Giulia comincia a raccogliere le testimonianze dei ragazzi, cercando di vincere la loro ritrosia, convinta che sia necessario parlare, raccontare, per superare l’orrore che hanno vissuto, andando incontro alle prime delusioni: né Sara né Gabriel accettano di parlare poiché non vogliono ricordare nulla del loro passato più recente.

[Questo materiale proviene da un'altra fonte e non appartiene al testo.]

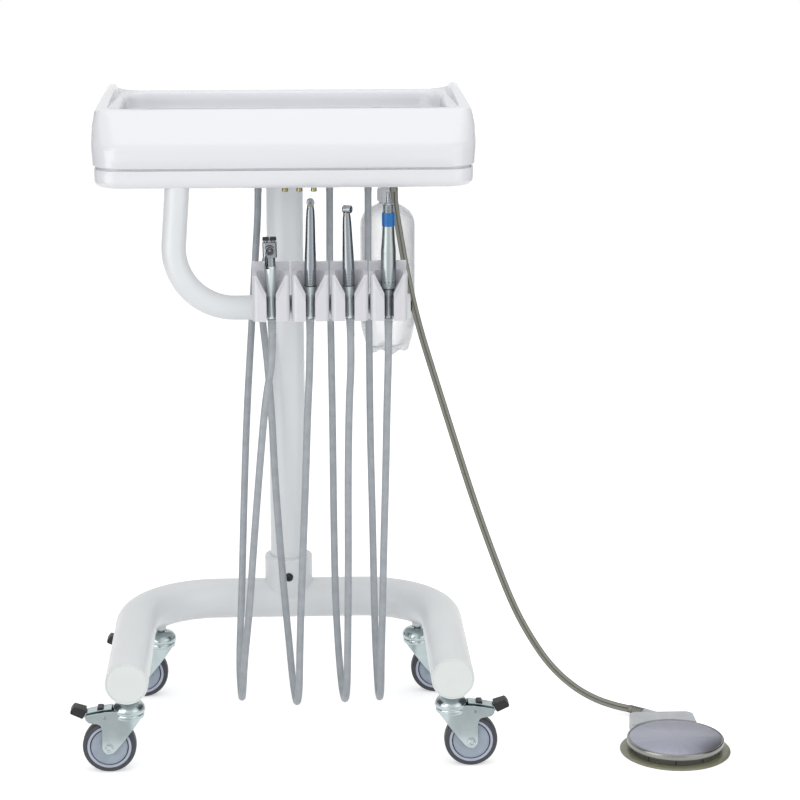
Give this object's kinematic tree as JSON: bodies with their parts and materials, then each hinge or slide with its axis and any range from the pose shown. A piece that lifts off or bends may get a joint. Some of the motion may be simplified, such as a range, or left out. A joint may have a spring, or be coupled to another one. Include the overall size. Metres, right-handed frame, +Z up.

Mentre Davide cerca tracce di Enrica e Daniele nei registri, Mattia riesce a mettersi in contatto con i suoi ex commilitoni, il Tenente Bianchi e altri fedelissimi che stanno organizzando il lungo viaggio in nave verso l’Argentina e viene incaricato di trovare del denaro alla Tenuta, ma ha un grande peso sul cuore perché sta cominciando ad affezionarsi a quel posto, a quei ragazzi così diversi da lui e soprattutto a Miriam. Però, proprio quando cose iniziano lentamente ad andare meglio, con l’arrivo degli approvvigionamenti e di qualche aiuto, all’improvviso arriva una brutta sorpresa: i marchesi Terenzi rivogliono quel posto, bisogna sgomberare. Ora che succederà?